Currently, I'm working with Motion Dog Films on a local production, The Spring. I was contacted by a friend of mine who had done some work with them who recommended me for some scenes depicting the War for Southern Independence (aka, the Civil War). After several text messages, phone calls, and person to person meetings, we began working together on set design and wardrobe and set a date to shoot. What we were able to accomplish was as near perfect as we could get. After seeing a rough edit of the scene, I was thrilled with the work we did.

Craig Priday comes from a long line of talented history buffs, including his Grandmother, Virginia (Gregory) Priday, who was a published historical writer. Her book, History of Madison County, documents multiple local families, including the Gregorys, Pridays, Whiteners, and more all the way back to 1816.

Using his historical knowledge of the Civil War and his impressive collection of period correct wardrobe, wares, and weaponry, Craig was able to assist the local film company in bringing this important opening scene to life. Because of his efforts, The Spring will be able to take its audience back in time. So I suppose we should add Time Machine mechanic to Craigs extensive resume.

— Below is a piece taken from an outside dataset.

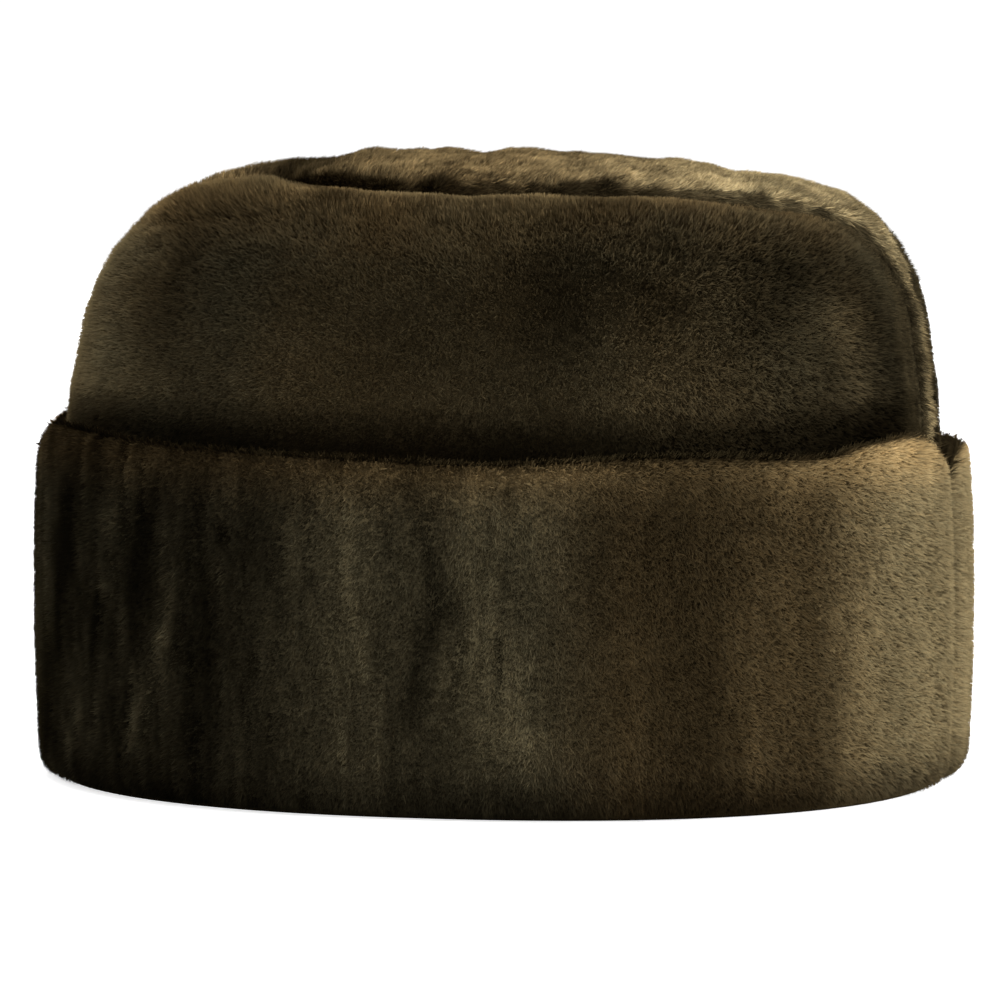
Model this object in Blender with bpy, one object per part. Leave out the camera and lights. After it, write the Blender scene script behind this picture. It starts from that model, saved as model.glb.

We often go through life thinking that taking the time to expand our skills outside of obtaining a normal everyday practical job is a waste. Craig is an excellent example of how wrong that thinking can be. Passions turn into dream jobs that can bloom into real lucrative careers everyday. Never stop exploring your talents. Never stop learning interesting things, no matter how “useless” others think them to be. Never stop building your skills whether they’re “practical” or not. Never stop developing who you are because there is no limit to what you can do and there is no expiration date on obtaining your goals. The magic of making miracles happen in your life depends on you believing it can happen.

All you have to do is GET OUT THERE!